→ **Work instructions**:
Print the lines beginning with the one that contains "What OpenSCAD source" and ending with the one that contains "band_draw = 8; // [6:0.5:9]", exactly, both included, and no other lines.

──────────

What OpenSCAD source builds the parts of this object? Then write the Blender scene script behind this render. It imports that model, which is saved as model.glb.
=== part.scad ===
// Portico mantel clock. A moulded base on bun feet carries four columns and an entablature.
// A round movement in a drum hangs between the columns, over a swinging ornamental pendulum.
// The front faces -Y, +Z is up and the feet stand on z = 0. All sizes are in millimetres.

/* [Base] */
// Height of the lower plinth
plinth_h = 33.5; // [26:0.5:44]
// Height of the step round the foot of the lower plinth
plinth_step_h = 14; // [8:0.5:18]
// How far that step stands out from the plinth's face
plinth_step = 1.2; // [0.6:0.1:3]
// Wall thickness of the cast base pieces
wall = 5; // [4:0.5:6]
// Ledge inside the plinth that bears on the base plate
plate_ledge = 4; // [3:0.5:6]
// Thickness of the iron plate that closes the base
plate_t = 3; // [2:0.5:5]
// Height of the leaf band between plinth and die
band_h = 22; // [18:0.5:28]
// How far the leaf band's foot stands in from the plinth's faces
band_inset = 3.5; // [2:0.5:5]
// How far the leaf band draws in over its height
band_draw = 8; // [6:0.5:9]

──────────

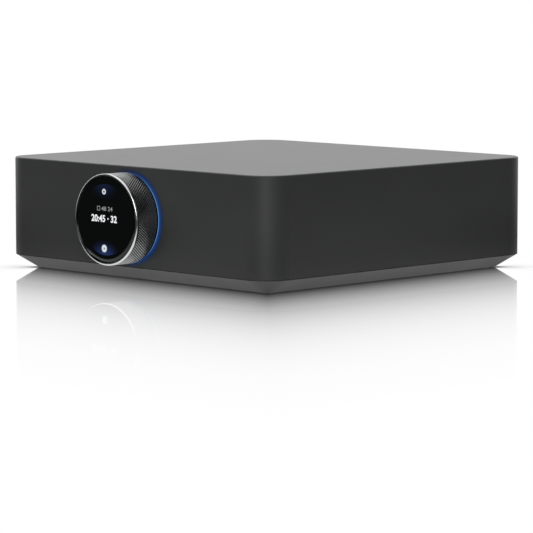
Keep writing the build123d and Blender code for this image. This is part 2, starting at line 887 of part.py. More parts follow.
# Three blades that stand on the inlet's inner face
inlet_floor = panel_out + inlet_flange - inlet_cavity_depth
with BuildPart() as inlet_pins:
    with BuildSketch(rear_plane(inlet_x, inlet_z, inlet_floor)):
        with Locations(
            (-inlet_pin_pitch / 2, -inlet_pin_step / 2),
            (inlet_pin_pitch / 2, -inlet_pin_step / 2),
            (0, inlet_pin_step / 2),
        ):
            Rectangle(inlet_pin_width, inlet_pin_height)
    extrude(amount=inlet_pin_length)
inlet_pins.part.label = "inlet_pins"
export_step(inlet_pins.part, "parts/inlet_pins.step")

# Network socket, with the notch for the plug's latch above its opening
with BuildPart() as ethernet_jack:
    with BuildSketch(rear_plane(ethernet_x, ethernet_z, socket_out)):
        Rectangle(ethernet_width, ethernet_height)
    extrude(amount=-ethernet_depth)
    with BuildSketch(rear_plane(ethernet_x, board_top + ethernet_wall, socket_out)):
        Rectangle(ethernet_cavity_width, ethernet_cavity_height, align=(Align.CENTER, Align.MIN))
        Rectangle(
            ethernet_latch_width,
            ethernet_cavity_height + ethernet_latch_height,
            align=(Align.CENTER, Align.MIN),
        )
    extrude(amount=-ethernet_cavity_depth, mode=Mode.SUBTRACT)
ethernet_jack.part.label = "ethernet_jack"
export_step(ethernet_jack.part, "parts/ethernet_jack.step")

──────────

→ **The response**:
What OpenSCAD source builds the parts of this object? Then write the Blender scene script behind this render. It imports that model, which is saved as model.glb.
=== part.scad ===
// Portico mantel clock. A moulded base on bun feet carries four columns and an entablature.
// A round movement in a drum hangs between the columns, over a swinging ornamental pendulum.
// The front faces -Y, +Z is up and the feet stand on z = 0. All sizes are in millimetres.

/* [Base] */
// Height of the lower plinth
plinth_h = 33.5; // [26:0.5:44]
// Height of the step round the foot of the lower plinth
plinth_step_h = 14; // [8:0.5:18]
// How far that step stands out from the plinth's face
plinth_step = 1.2; // [0.6:0.1:3]
// Wall thickness of the cast base pieces
wall = 5; // [4:0.5:6]
// Ledge inside the plinth that bears on the base plate
plate_ledge = 4; // [3:0.5:6]
// Thickness of the iron plate that closes the base
plate_t = 3; // [2:0.5:5]
// Height of the leaf band between plinth and die
band_h = 22; // [18:0.5:28]
// How far the leaf band's foot stands in from the plinth's faces
band_inset = 3.5; // [2:0.5:5]
// How far the leaf band draws in over its height
band_draw = 8; // [6:0.5:9]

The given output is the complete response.